• _DATA LISTING_
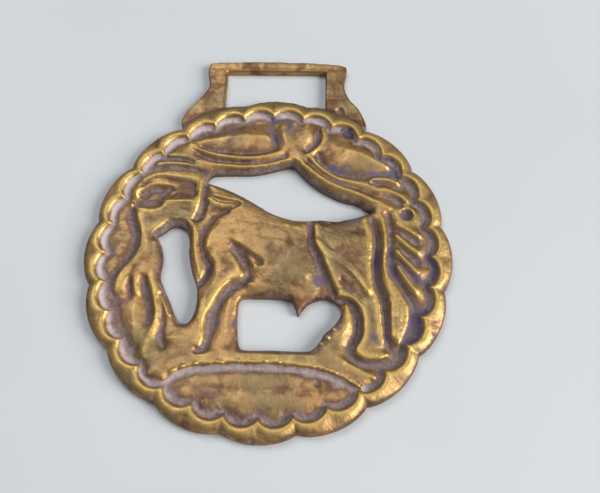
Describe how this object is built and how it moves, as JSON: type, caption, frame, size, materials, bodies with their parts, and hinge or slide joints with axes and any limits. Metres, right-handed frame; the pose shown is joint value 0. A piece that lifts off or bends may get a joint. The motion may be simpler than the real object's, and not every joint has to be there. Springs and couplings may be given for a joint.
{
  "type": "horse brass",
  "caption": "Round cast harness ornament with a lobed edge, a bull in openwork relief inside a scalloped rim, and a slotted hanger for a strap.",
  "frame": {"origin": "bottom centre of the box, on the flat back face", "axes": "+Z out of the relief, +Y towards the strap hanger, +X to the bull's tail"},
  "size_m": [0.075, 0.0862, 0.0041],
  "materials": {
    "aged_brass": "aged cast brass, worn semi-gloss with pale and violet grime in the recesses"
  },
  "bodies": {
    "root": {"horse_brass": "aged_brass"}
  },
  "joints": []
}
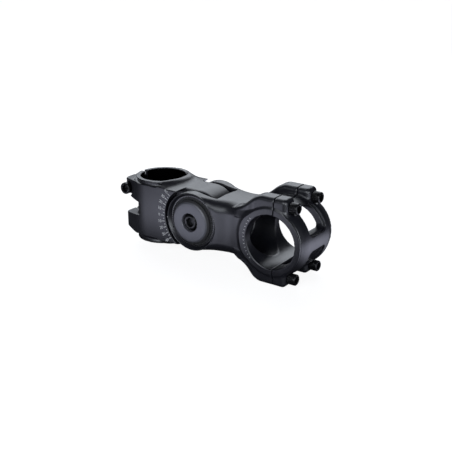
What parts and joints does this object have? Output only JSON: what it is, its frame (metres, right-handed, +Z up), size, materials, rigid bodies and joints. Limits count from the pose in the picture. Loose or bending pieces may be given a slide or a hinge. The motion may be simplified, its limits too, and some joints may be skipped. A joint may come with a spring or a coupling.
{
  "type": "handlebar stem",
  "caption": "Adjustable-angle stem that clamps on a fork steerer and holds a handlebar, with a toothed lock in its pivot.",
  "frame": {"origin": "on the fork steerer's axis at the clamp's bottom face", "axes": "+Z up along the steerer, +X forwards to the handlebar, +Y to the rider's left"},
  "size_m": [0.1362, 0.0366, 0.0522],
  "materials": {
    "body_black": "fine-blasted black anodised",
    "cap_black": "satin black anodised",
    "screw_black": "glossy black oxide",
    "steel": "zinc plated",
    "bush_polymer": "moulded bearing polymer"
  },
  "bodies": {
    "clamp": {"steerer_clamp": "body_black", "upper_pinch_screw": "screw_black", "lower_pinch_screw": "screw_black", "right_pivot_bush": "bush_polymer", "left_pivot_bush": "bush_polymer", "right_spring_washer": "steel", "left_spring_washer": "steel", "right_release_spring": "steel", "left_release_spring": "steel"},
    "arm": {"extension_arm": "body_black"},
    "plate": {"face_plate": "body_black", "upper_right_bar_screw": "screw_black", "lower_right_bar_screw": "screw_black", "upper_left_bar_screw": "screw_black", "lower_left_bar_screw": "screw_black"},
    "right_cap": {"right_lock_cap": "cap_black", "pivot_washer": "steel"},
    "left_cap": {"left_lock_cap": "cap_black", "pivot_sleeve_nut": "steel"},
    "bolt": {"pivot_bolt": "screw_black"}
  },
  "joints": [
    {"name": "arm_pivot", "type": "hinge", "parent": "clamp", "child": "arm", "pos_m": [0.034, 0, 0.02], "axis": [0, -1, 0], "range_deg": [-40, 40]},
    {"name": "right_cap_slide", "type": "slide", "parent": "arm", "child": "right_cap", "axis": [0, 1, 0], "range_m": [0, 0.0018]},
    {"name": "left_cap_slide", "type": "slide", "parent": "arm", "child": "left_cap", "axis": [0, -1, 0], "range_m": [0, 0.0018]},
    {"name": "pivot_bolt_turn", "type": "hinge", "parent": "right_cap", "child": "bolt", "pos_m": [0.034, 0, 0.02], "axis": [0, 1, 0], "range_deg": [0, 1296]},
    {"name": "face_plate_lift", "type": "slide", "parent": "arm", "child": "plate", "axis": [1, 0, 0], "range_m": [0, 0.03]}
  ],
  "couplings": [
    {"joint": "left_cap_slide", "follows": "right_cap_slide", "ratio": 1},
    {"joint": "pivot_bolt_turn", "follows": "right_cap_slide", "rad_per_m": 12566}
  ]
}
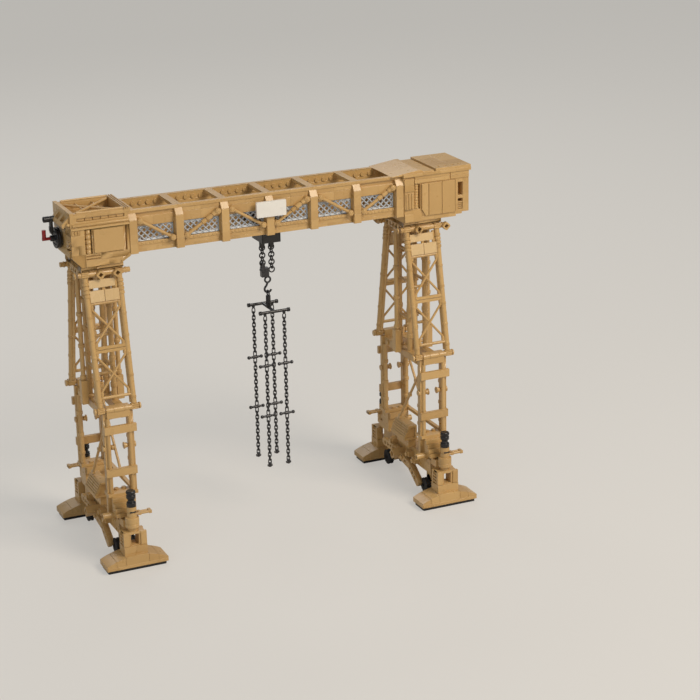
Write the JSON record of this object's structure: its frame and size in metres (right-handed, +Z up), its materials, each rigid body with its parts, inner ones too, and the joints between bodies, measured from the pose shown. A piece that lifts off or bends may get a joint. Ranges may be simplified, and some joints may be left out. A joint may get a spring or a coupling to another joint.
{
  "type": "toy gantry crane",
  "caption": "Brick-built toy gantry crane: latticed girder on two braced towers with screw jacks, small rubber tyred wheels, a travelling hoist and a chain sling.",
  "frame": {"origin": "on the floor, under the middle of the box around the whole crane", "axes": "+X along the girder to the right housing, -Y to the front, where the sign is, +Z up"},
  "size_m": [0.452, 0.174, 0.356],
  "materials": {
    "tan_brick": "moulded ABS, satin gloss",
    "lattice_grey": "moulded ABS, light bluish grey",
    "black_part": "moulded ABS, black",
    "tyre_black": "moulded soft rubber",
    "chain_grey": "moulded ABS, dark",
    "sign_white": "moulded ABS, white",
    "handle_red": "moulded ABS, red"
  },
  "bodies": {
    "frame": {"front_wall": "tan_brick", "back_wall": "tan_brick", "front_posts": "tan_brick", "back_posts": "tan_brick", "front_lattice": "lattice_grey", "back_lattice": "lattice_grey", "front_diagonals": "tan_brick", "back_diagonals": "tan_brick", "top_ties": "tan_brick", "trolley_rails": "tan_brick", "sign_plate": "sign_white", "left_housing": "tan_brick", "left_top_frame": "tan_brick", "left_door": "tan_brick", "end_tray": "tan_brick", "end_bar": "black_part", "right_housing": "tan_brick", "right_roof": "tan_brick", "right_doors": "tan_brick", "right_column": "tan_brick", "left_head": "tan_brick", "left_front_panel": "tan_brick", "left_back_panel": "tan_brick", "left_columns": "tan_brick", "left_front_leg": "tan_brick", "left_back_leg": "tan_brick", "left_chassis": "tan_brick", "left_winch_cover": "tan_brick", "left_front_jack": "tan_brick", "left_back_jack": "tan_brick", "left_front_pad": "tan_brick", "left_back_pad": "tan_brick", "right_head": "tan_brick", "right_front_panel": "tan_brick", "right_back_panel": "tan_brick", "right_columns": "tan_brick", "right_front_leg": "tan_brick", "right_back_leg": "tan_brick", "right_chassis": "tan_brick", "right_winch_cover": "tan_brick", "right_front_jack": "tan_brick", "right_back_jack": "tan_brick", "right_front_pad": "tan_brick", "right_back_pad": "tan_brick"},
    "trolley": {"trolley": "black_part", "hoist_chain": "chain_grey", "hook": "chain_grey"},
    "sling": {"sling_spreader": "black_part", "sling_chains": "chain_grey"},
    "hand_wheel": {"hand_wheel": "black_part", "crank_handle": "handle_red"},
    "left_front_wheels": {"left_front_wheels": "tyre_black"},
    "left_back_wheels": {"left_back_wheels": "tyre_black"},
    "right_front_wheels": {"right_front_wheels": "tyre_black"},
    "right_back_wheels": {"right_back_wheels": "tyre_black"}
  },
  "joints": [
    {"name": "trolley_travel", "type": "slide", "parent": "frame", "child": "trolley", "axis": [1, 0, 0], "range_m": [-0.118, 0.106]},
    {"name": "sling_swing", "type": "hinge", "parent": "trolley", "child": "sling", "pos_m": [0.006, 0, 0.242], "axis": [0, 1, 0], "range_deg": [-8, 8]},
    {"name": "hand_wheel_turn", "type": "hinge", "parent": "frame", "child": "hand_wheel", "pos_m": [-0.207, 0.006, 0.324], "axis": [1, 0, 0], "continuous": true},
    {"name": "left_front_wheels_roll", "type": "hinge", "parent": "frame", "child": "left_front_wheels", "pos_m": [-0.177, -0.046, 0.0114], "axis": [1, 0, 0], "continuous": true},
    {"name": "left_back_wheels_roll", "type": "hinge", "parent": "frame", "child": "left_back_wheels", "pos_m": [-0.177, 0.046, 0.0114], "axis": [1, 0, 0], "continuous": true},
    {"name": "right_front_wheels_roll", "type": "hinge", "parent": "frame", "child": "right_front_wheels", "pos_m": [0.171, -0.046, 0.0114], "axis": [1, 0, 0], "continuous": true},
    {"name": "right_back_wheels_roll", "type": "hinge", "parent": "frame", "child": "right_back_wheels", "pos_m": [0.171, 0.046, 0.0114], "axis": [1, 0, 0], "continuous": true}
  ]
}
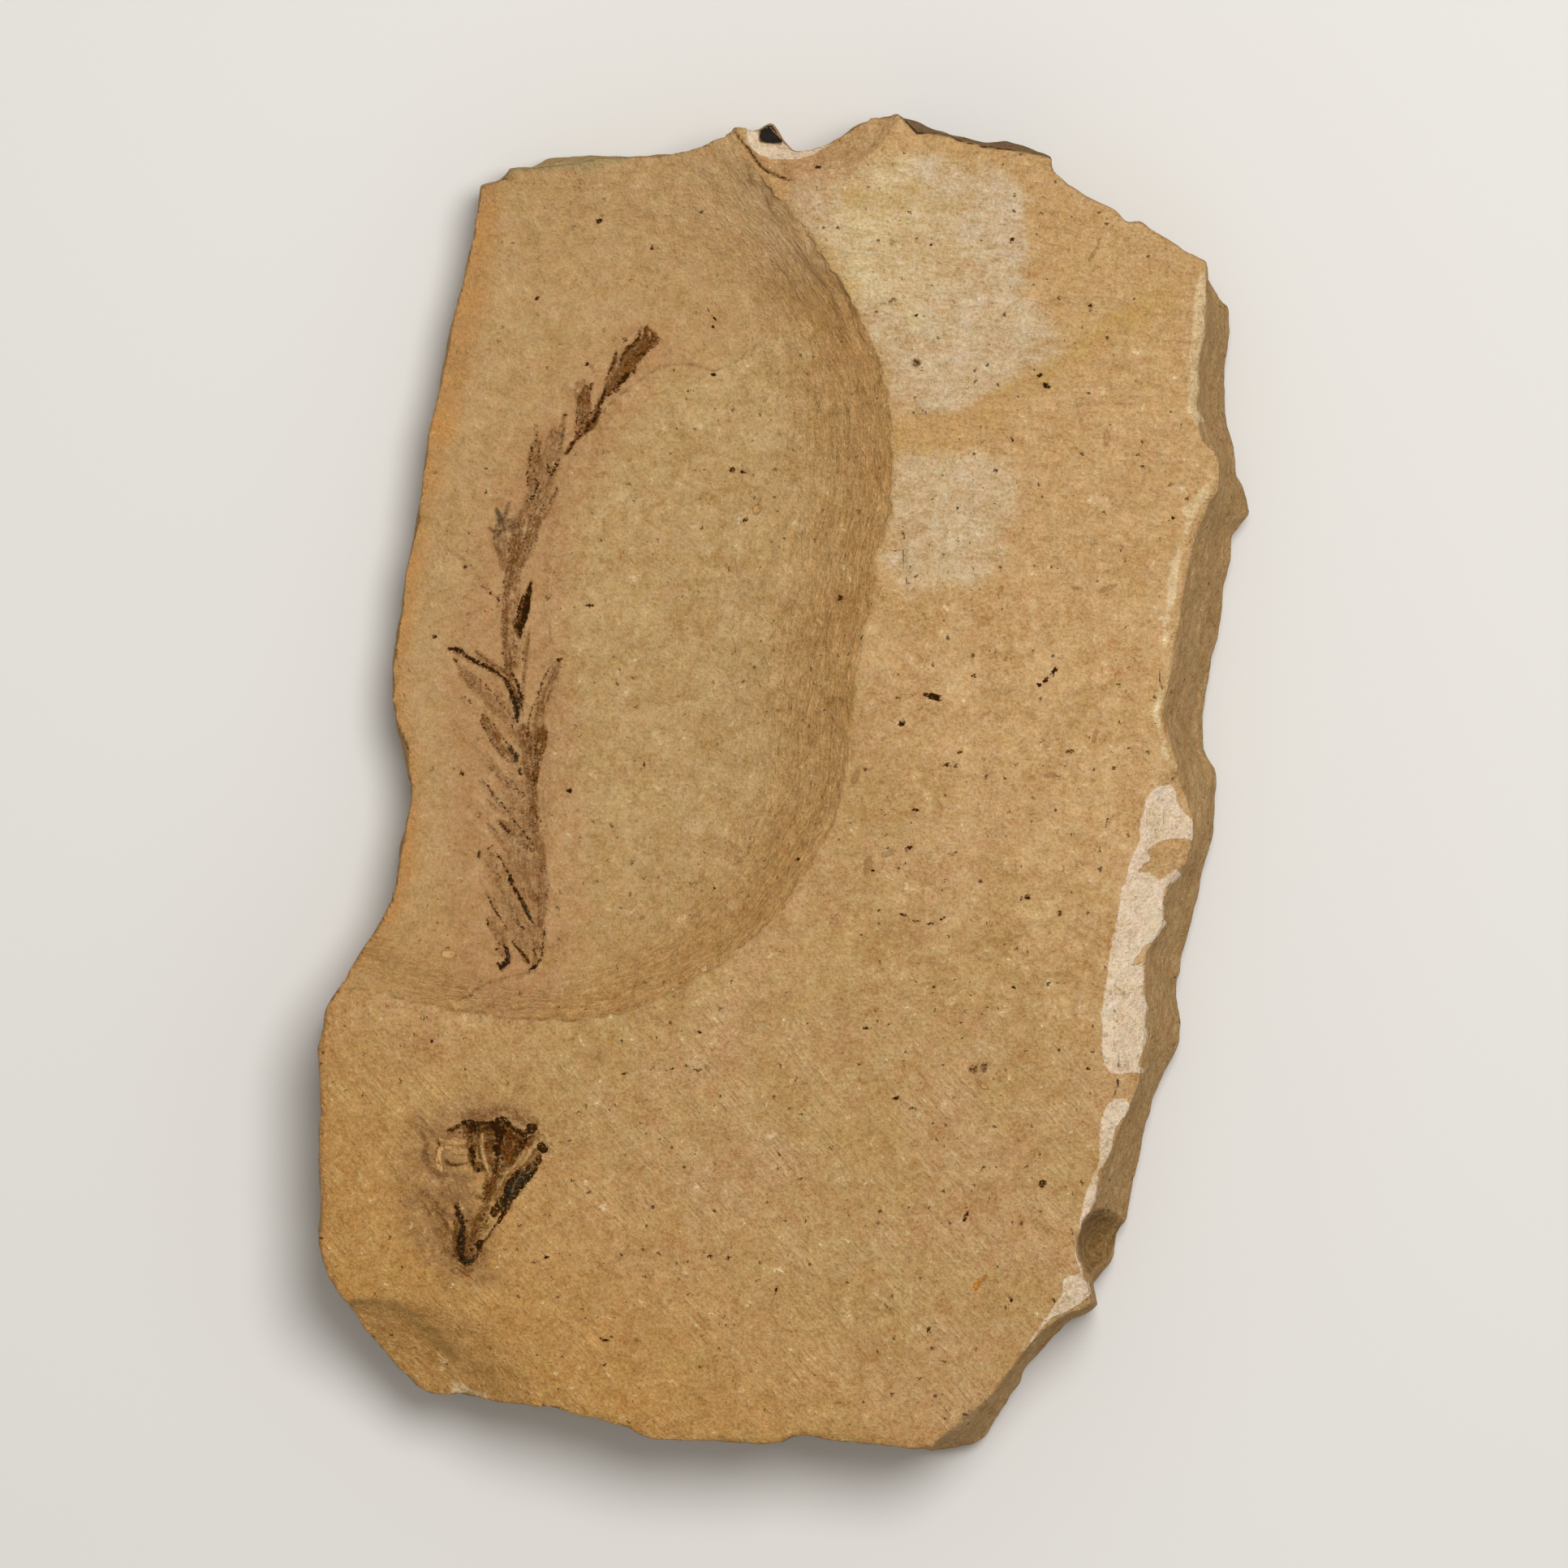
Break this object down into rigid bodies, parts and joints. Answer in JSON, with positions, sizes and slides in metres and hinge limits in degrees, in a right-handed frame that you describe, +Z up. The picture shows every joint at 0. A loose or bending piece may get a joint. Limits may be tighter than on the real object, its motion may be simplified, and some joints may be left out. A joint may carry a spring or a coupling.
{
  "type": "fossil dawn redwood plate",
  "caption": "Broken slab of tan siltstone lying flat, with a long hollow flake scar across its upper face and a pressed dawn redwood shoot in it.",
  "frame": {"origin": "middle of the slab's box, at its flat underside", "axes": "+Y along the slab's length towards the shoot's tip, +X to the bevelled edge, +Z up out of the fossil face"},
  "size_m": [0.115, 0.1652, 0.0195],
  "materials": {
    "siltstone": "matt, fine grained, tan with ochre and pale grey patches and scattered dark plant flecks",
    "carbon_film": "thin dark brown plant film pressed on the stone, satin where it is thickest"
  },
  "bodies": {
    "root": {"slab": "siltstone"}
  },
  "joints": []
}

• _GOAL_
Pull out every line of the entries that includes the word "from".

• _RESPONSE FOR THIS EXERCISE_
What parts and joints does this object have? Output only JSON: what it is, its frame (metres, right-handed, +Z up), size, materials, rigid bodies and joints. Limits count from the pose in the picture. Loose or bending pieces may be given a slide or a hinge. The motion may be simplified, its limits too, and some joints may be skipped. A joint may come with a spring or a coupling.
Write the JSON record of this object's structure: its frame and size in metres (right-handed, +Z up), its materials, each rigid body with its parts, inner ones too, and the joints between bodies, measured from the pose shown. A piece that lifts off or bends may get a joint. Ranges may be simplified, and some joints may be left out. A joint may get a spring or a coupling to another joint.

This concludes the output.